### INFORMATION SUPPLIED

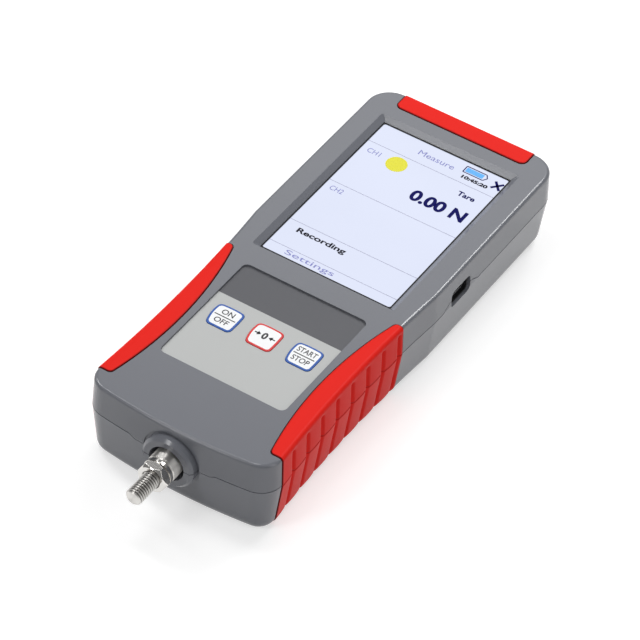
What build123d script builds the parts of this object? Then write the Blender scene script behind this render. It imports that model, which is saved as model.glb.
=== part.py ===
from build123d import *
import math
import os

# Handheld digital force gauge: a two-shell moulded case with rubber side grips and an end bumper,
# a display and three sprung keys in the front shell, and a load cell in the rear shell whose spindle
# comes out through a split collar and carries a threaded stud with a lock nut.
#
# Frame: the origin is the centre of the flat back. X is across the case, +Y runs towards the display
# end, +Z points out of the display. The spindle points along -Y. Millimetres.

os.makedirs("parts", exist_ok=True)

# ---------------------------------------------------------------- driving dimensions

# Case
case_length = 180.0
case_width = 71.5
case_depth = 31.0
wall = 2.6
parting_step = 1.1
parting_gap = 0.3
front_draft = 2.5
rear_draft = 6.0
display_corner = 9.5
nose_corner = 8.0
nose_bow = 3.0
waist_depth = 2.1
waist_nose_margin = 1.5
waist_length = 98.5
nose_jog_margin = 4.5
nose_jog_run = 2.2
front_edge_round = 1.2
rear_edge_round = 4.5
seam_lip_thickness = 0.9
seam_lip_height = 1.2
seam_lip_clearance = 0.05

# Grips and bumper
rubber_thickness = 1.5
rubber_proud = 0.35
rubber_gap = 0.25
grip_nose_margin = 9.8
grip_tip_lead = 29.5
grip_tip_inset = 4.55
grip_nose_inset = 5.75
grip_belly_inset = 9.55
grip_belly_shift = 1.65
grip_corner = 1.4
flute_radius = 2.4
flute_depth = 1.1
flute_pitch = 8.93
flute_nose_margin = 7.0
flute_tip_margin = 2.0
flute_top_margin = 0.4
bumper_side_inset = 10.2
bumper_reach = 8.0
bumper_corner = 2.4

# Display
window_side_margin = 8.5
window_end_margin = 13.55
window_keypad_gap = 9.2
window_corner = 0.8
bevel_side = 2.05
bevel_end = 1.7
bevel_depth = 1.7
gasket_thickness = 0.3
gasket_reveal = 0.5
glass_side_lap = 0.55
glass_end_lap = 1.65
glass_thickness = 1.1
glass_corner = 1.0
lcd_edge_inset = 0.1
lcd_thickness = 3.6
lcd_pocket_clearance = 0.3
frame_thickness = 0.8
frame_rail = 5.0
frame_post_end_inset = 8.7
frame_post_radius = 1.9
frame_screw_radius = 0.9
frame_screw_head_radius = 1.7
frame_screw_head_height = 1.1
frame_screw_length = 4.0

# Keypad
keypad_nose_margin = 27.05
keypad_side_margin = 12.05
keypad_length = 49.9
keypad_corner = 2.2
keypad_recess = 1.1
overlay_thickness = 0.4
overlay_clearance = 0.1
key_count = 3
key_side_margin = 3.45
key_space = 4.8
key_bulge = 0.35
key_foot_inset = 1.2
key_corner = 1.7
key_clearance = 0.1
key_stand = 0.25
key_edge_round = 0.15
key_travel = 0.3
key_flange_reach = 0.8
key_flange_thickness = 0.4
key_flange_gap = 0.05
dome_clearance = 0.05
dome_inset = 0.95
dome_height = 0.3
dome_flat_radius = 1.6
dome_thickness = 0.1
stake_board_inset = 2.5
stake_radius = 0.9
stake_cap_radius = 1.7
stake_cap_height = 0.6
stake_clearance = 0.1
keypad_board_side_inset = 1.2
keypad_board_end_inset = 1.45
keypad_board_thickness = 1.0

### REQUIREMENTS
Output the full listing without altering anything.

### EXERCISE SOLUTION
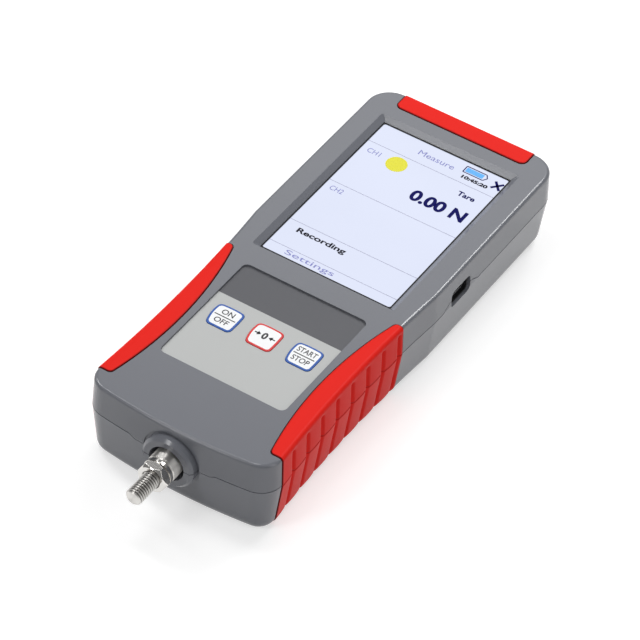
What build123d script builds the parts of this object? Then write the Blender scene script behind this render. It imports that model, which is saved as model.glb.
=== part.py ===
from build123d import *
import math
import os

# Handheld digital force gauge: a two-shell moulded case with rubber side grips and an end bumper,
# a display and three sprung keys in the front shell, and a load cell in the rear shell whose spindle
# comes out through a split collar and carries a threaded stud with a lock nut.
#
# Frame: the origin is the centre of the flat back. X is across the case, +Y runs towards the display
# end, +Z points out of the display. The spindle points along -Y. Millimetres.

os.makedirs("parts", exist_ok=True)

# ---------------------------------------------------------------- driving dimensions

# Case
case_length = 180.0
case_width = 71.5
case_depth = 31.0
wall = 2.6
parting_step = 1.1
parting_gap = 0.3
front_draft = 2.5
rear_draft = 6.0
display_corner = 9.5
nose_corner = 8.0
nose_bow = 3.0
waist_depth = 2.1
waist_nose_margin = 1.5
waist_length = 98.5
nose_jog_margin = 4.5
nose_jog_run = 2.2
front_edge_round = 1.2
rear_edge_round = 4.5
seam_lip_thickness = 0.9
seam_lip_height = 1.2
seam_lip_clearance = 0.05

# Grips and bumper
rubber_thickness = 1.5
rubber_proud = 0.35
rubber_gap = 0.25
grip_nose_margin = 9.8
grip_tip_lead = 29.5
grip_tip_inset = 4.55
grip_nose_inset = 5.75
grip_belly_inset = 9.55
grip_belly_shift = 1.65
grip_corner = 1.4
flute_radius = 2.4
flute_depth = 1.1
flute_pitch = 8.93
flute_nose_margin = 7.0
flute_tip_margin = 2.0
flute_top_margin = 0.4
bumper_side_inset = 10.2
bumper_reach = 8.0
bumper_corner = 2.4

# Display
window_side_margin = 8.5
window_end_margin = 13.55
window_keypad_gap = 9.2
window_corner = 0.8
bevel_side = 2.05
bevel_end = 1.7
bevel_depth = 1.7
gasket_thickness = 0.3
gasket_reveal = 0.5
glass_side_lap = 0.55
glass_end_lap = 1.65
glass_thickness = 1.1
glass_corner = 1.0
lcd_edge_inset = 0.1
lcd_thickness = 3.6
lcd_pocket_clearance = 0.3
frame_thickness = 0.8
frame_rail = 5.0
frame_post_end_inset = 8.7
frame_post_radius = 1.9
frame_screw_radius = 0.9
frame_screw_head_radius = 1.7
frame_screw_head_height = 1.1
frame_screw_length = 4.0

# Keypad
keypad_nose_margin = 27.05
keypad_side_margin = 12.05
keypad_length = 49.9
keypad_corner = 2.2
keypad_recess = 1.1
overlay_thickness = 0.4
overlay_clearance = 0.1
key_count = 3
key_side_margin = 3.45
key_space = 4.8
key_bulge = 0.35
key_foot_inset = 1.2
key_corner = 1.7
key_clearance = 0.1
key_stand = 0.25
key_edge_round = 0.15
key_travel = 0.3
key_flange_reach = 0.8
key_flange_thickness = 0.4
key_flange_gap = 0.05
dome_clearance = 0.05
dome_inset = 0.95
dome_height = 0.3
dome_flat_radius = 1.6
dome_thickness = 0.1
stake_board_inset = 2.5
stake_radius = 0.9
stake_cap_radius = 1.7
stake_cap_height = 0.6
stake_clearance = 0.1
keypad_board_side_inset = 1.2
keypad_board_end_inset = 1.45
keypad_board_thickness = 1.0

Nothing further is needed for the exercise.